Data supplied
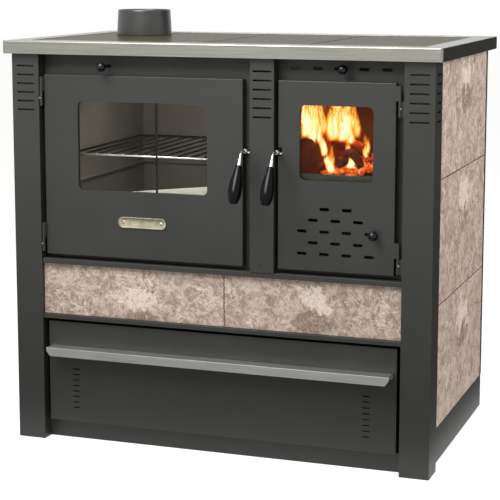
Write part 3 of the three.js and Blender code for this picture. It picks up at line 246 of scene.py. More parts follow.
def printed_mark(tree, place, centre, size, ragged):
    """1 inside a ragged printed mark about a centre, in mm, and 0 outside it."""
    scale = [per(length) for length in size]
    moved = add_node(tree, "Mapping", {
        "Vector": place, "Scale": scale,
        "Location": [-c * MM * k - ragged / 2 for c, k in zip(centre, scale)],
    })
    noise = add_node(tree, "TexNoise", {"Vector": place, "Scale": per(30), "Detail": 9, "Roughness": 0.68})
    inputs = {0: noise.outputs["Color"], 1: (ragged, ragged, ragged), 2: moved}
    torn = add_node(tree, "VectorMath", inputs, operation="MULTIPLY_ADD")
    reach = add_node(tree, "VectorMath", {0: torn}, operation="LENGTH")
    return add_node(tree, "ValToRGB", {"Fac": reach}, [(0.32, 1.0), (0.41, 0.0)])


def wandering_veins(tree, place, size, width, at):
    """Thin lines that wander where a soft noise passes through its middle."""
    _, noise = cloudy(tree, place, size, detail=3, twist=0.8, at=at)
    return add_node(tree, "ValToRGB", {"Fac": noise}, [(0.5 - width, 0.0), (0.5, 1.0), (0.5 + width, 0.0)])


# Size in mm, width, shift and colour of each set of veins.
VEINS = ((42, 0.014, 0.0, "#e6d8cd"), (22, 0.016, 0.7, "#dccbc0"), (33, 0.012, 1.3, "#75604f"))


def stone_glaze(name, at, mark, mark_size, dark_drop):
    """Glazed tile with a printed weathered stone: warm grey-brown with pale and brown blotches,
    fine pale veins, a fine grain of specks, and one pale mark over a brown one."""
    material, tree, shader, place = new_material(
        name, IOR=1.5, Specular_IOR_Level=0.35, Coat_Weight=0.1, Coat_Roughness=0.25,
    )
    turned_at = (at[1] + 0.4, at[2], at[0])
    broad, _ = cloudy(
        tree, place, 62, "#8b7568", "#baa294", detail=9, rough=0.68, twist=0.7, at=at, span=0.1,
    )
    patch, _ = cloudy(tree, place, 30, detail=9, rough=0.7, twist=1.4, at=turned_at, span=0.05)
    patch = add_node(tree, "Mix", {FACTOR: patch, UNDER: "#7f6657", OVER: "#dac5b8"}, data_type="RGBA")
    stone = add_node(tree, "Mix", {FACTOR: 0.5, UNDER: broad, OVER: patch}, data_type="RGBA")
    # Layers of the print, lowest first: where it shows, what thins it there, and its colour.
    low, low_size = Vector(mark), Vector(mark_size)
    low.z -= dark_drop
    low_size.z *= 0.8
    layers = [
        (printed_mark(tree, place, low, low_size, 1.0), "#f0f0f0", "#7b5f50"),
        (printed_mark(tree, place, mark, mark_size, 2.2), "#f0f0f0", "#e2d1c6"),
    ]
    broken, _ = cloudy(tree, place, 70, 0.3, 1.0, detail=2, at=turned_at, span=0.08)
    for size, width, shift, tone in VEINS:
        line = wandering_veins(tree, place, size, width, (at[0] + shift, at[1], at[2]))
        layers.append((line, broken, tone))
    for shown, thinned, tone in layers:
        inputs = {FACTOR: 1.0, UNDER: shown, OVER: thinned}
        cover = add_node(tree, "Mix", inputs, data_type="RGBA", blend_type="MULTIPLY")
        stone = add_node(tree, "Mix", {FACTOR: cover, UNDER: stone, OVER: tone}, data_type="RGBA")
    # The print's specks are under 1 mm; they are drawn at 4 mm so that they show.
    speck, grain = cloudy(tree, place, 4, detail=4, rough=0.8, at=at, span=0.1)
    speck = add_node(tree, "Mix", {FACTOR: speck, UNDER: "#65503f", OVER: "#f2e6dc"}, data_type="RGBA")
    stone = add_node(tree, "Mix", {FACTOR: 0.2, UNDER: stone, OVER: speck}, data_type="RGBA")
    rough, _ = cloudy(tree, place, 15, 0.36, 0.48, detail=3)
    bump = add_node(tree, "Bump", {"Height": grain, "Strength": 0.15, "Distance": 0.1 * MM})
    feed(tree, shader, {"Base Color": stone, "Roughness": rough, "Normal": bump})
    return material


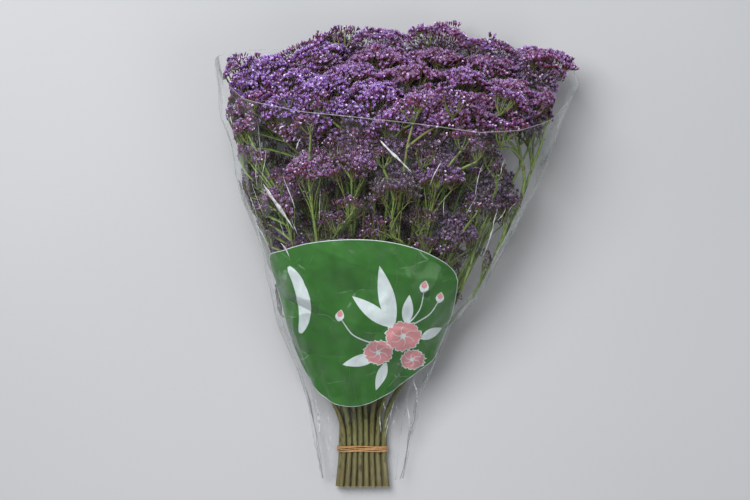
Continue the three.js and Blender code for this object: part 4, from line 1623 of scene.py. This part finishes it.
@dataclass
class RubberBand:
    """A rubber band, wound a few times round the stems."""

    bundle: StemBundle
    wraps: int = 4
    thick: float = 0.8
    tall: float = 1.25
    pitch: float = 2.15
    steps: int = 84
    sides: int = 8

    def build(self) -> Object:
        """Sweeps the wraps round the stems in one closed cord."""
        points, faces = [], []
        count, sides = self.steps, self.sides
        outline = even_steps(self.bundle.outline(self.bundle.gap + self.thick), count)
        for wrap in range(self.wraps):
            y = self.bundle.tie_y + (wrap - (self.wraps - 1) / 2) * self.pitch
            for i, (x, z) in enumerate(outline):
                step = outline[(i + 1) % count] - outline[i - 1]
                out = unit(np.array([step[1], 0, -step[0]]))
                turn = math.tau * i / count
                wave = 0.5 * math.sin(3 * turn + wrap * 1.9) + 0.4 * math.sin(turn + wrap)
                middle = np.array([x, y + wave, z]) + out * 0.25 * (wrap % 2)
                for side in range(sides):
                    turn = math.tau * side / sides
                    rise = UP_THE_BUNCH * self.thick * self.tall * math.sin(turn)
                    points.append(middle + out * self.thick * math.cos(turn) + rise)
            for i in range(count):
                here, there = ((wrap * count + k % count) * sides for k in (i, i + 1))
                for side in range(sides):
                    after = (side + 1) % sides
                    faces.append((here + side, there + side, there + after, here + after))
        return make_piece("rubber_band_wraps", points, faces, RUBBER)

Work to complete
Reproduce, exactly as written, the stretch of lines whose first line is the one with "Continue the three.js" and whose last line is the one with "sides: int = 8".

In response
Continue the three.js and Blender code for this object: part 4, from line 1623 of scene.py. This part finishes it.
@dataclass
class RubberBand:
    """A rubber band, wound a few times round the stems."""

    bundle: StemBundle
    wraps: int = 4
    thick: float = 0.8
    tall: float = 1.25
    pitch: float = 2.15
    steps: int = 84
    sides: int = 8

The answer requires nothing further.